Cimon dio un respingo.
—¿Piensa usted repetir lo que aquí ha pasado? —Una fría sonrisa apareció en sus labios, que no tardó en hacerse desdeñosa—. Con esto no haría más que ponerse en evidencia y mostrarse tal cual es.
—Oh, no creo que llegasen a creerlo ni se lo tomasen en serio. Ya se sabe que los psicólogos somos unos guasones. Además, suponiendo que lo creyeran, se morirían de risa al pensar en usted. Ahí es nada, el impresionabilísimo doctor Cimon convencido de que tenía anginas y pidiendo piedad a gritos después de escuchar unas cuantas palabras sin ton ni son.
—Pero ¿quién va a creerle? —exclamó Cimon.
Sheffield levantó la mano derecha. Entre el índice y el pulgar llevaba un pequeño objeto rectangular provisto de una hilera de pequeños interruptores de presión.
—Un grabador de bolsillo —dijo. Tocó uno de los botones y de pronto resonó la propia voz de Cimon que decía: «Bien, doctor Sheffield, ¿qué pasa?»

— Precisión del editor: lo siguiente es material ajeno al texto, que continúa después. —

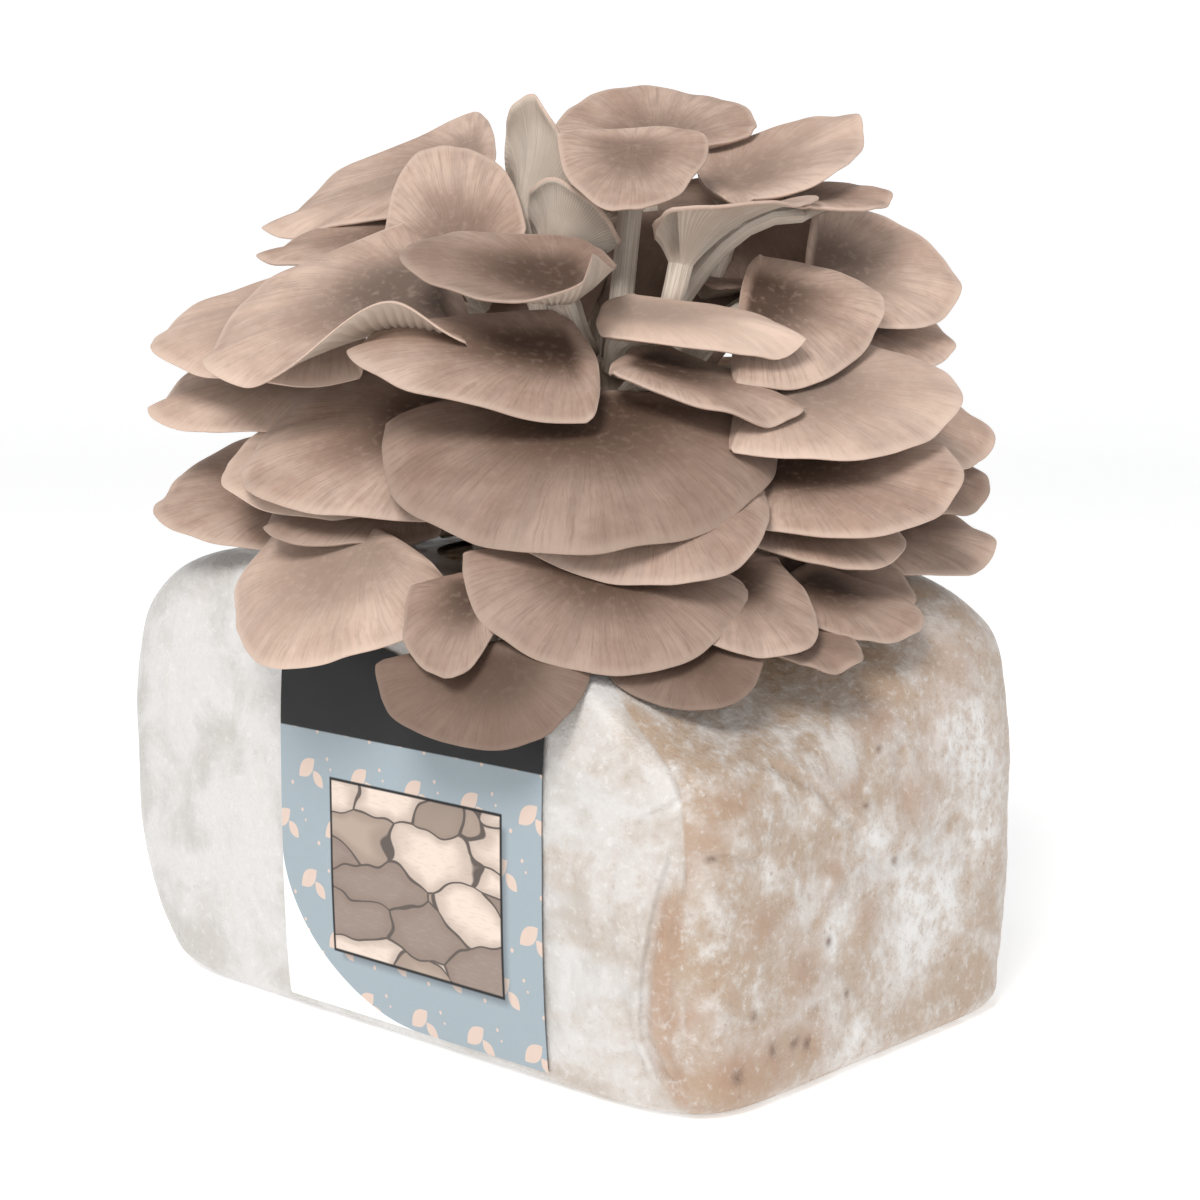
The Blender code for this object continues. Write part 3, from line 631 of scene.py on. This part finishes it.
def lineGap(u, z, points):
    # distance from every point of the grid to a line through the given points, and how far along it lies
    points = np.array(points, float)
    near, along = np.full(u.shape, 1e9), np.zeros(u.shape)
    for k in range(len(points) - 1):
        (au, az), (bu, bz) = points[k], points[k + 1]
        du, dz = bu - au, bz - az
        t = np.clip(((u - au) * du + (z - az) * dz) / (du * du + dz * dz), 0, 1)
        gap = np.hypot(u - au - t * du, z - az - t * dz)
        along = np.where(gap < near, (k + t) / (len(points) - 1), along)
        near = np.minimum(near, gap)
    return near, along


# folds as lines of (way round from the near upright edge, height) in mm; minus is the label side
bagFolds = [
    (((-24, 83), (-30, 67), (-32.6, 56), (-29, 38), (-25, 23), (-21, 12), (-13, 5)), 1.1, 2.2),
    (((-10, 83), (-12, 70), (-15, 59), (-18.5, 42), (-20, 24), (-14.6, 12), (-10, 8)), 2.4, 1.3),
    (((-9, 59), (-10, 42), (-11.4, 27), (-9, 8)), 1.0, 1.4),
    (((-1.5, 106), (-10.8, 101), (-18, 93), (-24, 83)), 1.0, 1.8),
    (((32, 119), (54, 98), (67, 76), (74, 67)), 1.2, 2.0),
    (((0, 79), (14, 74), (34, 67)), 0.8, 1.6),
    (((128, 67), (101, 57.5), (76, 58.5), (60, 52)), 1.1, 2.0),
    (((24, 4), (49, 5), (69, 1.5)), 1.0, 2.0),
    (((100, 110), (92, 92), (96, 70)), 0.6, 2.6),
    (((40, 44), (56, 33), (80, 30)), 0.6, 1.8),
    (((86, 20), (104, 26), (124, 22)), 0.7, 2.4),
    (((-60, 8), (-110, 5), (-150, 6)), 0.6, 2.6),
    (((-232, 40), (-224, 70), (-230, 100)), 0.7, 3.5),
]
brownSpots = [(8, 83, 9), (2, 68, 7), (47, 35, 8), (17, 13, 9), (99, 76, 10), (125, 109, 12), (20, 100, 8), (60, 60, 6),
              (34, 12, 10), (70, 90, 7), (112, 96, 9), (6, 30, 6), (88, 112, 9), (52, 14, 6), (30, 52, 7), (76, 44, 6),
              (-14, 30, 5), (-12, 48, 4)]
whiteSpots = [(134, 84, 14), (120, 94, 13), (115, 41, 14), (62, 43, 8), (100, 30, 12), (48, 84, 7), (80, 68, 8),
              (135, 60, 12), (96, 50, 9), (30, 66, 5), (72, 10, 8)]
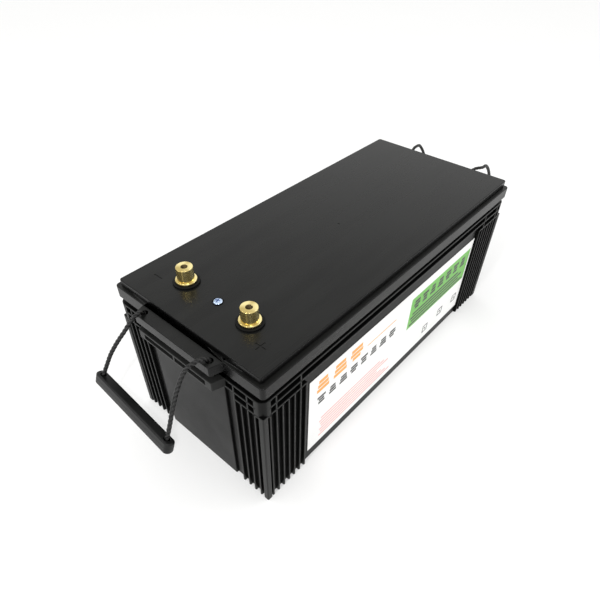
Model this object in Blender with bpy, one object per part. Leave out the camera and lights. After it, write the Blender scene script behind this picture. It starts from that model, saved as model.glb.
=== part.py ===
"""Rope-handled monobloc battery pack: a ribbed plastic case closed by a glued lid, two brass stud
terminals, a rope handle on each end, and a row of prismatic cells with its electronics inside.

Metres, +Z up. The origin is the centre of the flat underside. +X runs along the length, away from
the end that carries the terminals; the label is on the -Y side.
"""

import math

import bmesh
import bpy
from mathutils import Matrix, Vector

MM = 0.001

# Lid: a flange all round, a raised plate on it and a shelf for the rope handle on each end.
FLANGE_HALF_X = 261 * MM
FLANGE_HALF_Y = 118 * MM
FLANGE_CORNER = 5 * MM
FLANGE_Z = (189.3 * MM, 205 * MM)
PLATE_X = (-257 * MM, 259 * MM)
PLATE_HALF_Y = 112.2 * MM
PLATE_TOP = 214 * MM
LID_INSIDE = (252.5 * MM, 108 * MM, 209.5 * MM)
SHELF_X = 275.7 * MM
SHELF_HALF_Y = (64.4 * MM, 59.8 * MM)
SHELF_BOTTOM = 192.6 * MM

# Case: panels, the ribs that stand proud of them, and the neck that the lid sits on.
PANEL_HALF_X = 258 * MM
PANEL_HALF_Y = 113.3 * MM
RIB_HALF_X = 262 * MM
RIB_HALF_Y = 117.3 * MM
END_PANEL = (261 * MM, 61.6 * MM)
RIB_THICK = 2.6 * MM
RIB_TOP = 160 * MM
RIB_FOOT = 1 * MM
LONG_RIBS = [-251.6 * MM + i * 9.25 * MM for i in range(7)]
END_RIBS = [75.8 * MM + i * 9.7 * MM for i in range(4)]
LONG_CROSS_RIBS = (1, 5)
END_CROSS_RIBS = (0, 2)
BAND_THICK = 2.4 * MM
RIM_TOP = 182.6 * MM
BAND_TOPS = (RIM_TOP, 171.6 * MM)
CORNER_BAND_TOP = 160.6 * MM
BAND_CORNER = 10 * MM
CORNER_BLOCK = (250.6 * MM, 104.6 * MM, 156 * MM)
POST_RADIUS = 4 * MM
NECK_HALF = (256 * MM, 111.4 * MM)
NECK_TOP = 188 * MM
BLOCK_BOTTOM = 170.6 * MM
CAVITY_HALF = (253.5 * MM, 109 * MM)
FLOOR = 5 * MM

# Terminals, the screw between them and the polarity marks.
TERMINAL_X = -209.2 * MM
TERMINAL_Y = 50.5 * MM
TERMINAL_TOP = 235 * MM
STUD_BORE = 3.4 * MM
SHANK_RADIUS = 7 * MM
SCREW_AT = (-209.3 * MM, -1.5 * MM)
MARK_LENGTH = 13.4 * MM
MARK_WIDTH = 1.8 * MM
MARK_DEPTH = 0.5 * MM

# Rope handles.
ROPE_RADIUS = 2.4 * MM
ROPE_HOLE = (267.5 * MM, 52.5 * MM, 3.9 * MM)
ANCHOR_KNOT = (188.2 * MM, 4.2 * MM, 0.85)
SWING_AXIS = (283 * MM, 210.3 * MM)
# The anchored part up to the swing axis: distance out, height, share of the sideways drift.
ANCHOR_ROUTE = (
    (267.5 * MM, 184.2 * MM, 0.0),
    (267.5 * MM, 192 * MM, 0.0),
    (267.5 * MM, 203 * MM, 0.0),
    (269.2 * MM, 207.4 * MM, 0.15),
    (273 * MM, 209.9 * MM, 0.45),
    (277.4 * MM, 210.4 * MM, 0.75),
)
# The hanging leg from the swing axis to the grip, as shares of its reach out, down and sideways.
LEG_ROUTE = (
    (0.0, 0.0, 0.0),
    (0.145, 0.022, -0.06),
    (0.29, 0.103, 0.0),
    (0.497, 0.273, 0.3),
    (0.704, 0.51, 0.65),
    (0.86, 0.762, 0.88),
    (1.0, 1.0, 1.0),
)
GRIP_LENGTH = 134 * MM
GRIP_SIZE = (11.6 * MM, 13 * MM)
GRIP_SPAN = 58.2 * MM
GRIP_BORE = 3.4 * MM
GRIP_POCKET = (4.7 * MM, 6 * MM)
GRIP_LEAN = math.radians(21)

# Cells in one row along X, and what holds them.
CELL_COUNT = 8
CELL = (54 * MM, 174 * MM, 170 * MM)
CELL_PITCH = 54.6 * MM
CELL_FLOOR = 8.6 * MM
STUD_Y = 55 * MM
STUD_RISE = 3 * MM
GAP = 0.3 * MM


def clear_scene():
    for obj in list(bpy.data.objects):
        bpy.data.objects.remove(obj, do_unlink=True)


def make_material(name, colour, roughness, metallic=0.0):
    mat = bpy.data.materials.new(name)
    mat.use_nodes = True
    shader = mat.node_tree.nodes["Principled BSDF"]
    shader.inputs["Base Color"].default_value = (*colour, 1.0)
    shader.inputs["Roughness"].default_value = roughness
    shader.inputs["Metallic"].default_value = metallic
    return mat


def rounded_rect(x0, x1, y0, y1, radius, steps=5):
    """Corner points of a rectangle with round corners, counter-clockwise."""
    points = []
    for cx, cy, start in ((x1, y1, 0), (x0, y1, 90), (x0, y0, 180), (x1, y0, 270)):
        ox = cx - math.copysign(radius, cx - (x0 + x1) / 2)
        oy = cy - math.copysign(radius, cy - (y0 + y1) / 2)
        for i in range(steps + 1):
            angle = math.radians(start + 90 * i / steps)
            points.append((ox + radius * math.cos(angle), oy + radius * math.sin(angle)))
    return points


def rectangle(x0, x1, y0, y1):
    return [(x0, y0), (x1, y0), (x1, y1), (x0, y1)]


def circle(x, y, radius, sides=24):
    turn = 2 * math.pi / sides
    return [(x + radius * math.cos(turn * i), y + radius * math.sin(turn * i)) for i in range(sides)]


def add_prism(bm, outline, z0, z1):
    """A closed solid of one outline between two heights."""
    low = [bm.verts.new((x, y, z0)) for x, y in outline]
    high = [bm.verts.new((x, y, z1)) for x, y in outline]
    bm.faces.new(list(reversed(low)))
    bm.faces.new(high)
    for i, _ in enumerate(outline):
        j = (i + 1) % len(outline)
        bm.faces.new((low[i], low[j], high[j], high[i]))


def add_box(bm, x0, x1, y0, y1, z0, z1):
    add_prism(bm, rectangle(x0, x1, y0, y1), z0, z1)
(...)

La voz sonaba pomposa, perentoria y hasta un poco afectada. —¡Deme eso! —vociferó Cimon, precipitándose hacia el alto y huesudo psicólogo.
Sheffield le contuvo.
—No trate de emplear la fuerza, Cimon. He sido un buen luchador amateur. Mire, voy a hacer un trato con usted. Cimon continuaba debatiéndose y tratando de alcanzarlo, olvidándose por completo de su dignidad, jadeando y resoplando de furia. Sheffield lo mantenía a distancia con el brazo extendido, mientras retrocedía lentamente.